Leading the way inside are two 6-foot-3 post players, junior Kierra Mallard (13.3 ppg, 7.8 rpg) and senior transfer Teena Wickett (10.6 ppg, 7.2 rpg). Mallard, from Dallas, missed four games in February to suspension.

Curry said Mallard has "participated in her own rescue," a term she also uses for Wickett, who is from Vallejo, Calif., and previously played at Pepperdine. Wickett had to deal with academic eligibility issues.

"That's why you coach -- players like Teena Wickett," Curry said. "She decided she wanted to get it done. Our plan was to have her a year ago, but she was still short academically. We stuck with her. She's provided leadership and has really come around and provided a huge impact for us. She brings us toughness."

Tech's other starters are sophomores Casey Morris and Monique Smalls and junior Barncastle. There has been bench contribution, too, led by sophomore Chynna Brown. She hit the winning layup at the buzzer of the second overtime against K-State, finishing with 13 points.

"With Mallard, Brown and Wickett -- those are three kids that are very quick to the ball," K-State coach Deb Patterson said. "Barncastle can extend you, and they were aggressive off the dribble.
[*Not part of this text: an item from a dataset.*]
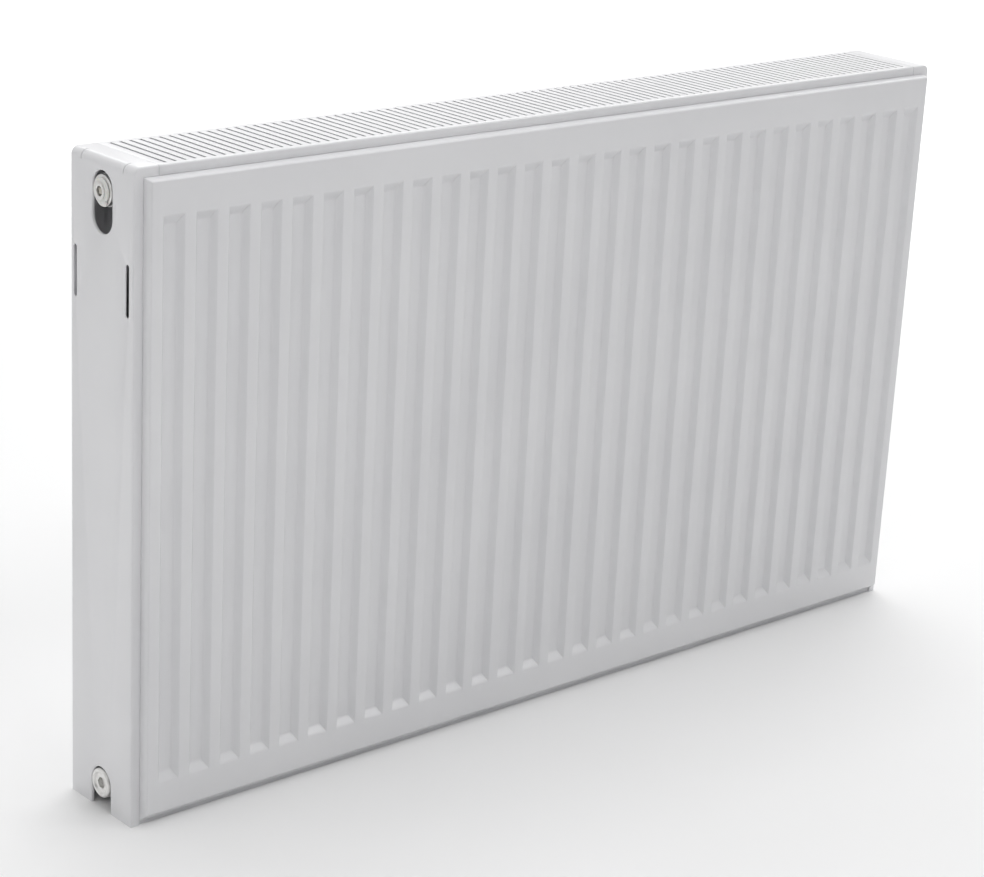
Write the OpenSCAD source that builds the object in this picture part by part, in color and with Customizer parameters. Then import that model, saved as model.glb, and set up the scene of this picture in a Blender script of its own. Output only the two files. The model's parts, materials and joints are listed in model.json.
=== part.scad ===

"This is a really good basketball team, even though they don't necessarily blow you away with any one strength. They play hard every possession. I think they are building a confidence level that has led to success."

Curry knows, though, that confidence becomes an even more precious -- and easily evaporating -- commodity in league play. Mallard, in her third season, understands that, too, but also realizes that Tech has come a long way in keeping its good mojo going. Even in the difficult times most teams are going to experience through conference season.

"We have the chemistry now, and that trust in everybody," Mallard said. "A couple of years ago, if we were down in a game, we wouldn't be able to come back. We've talked to each other about it; we know how to play. The toughest-minded teams always win, and we want to be that team."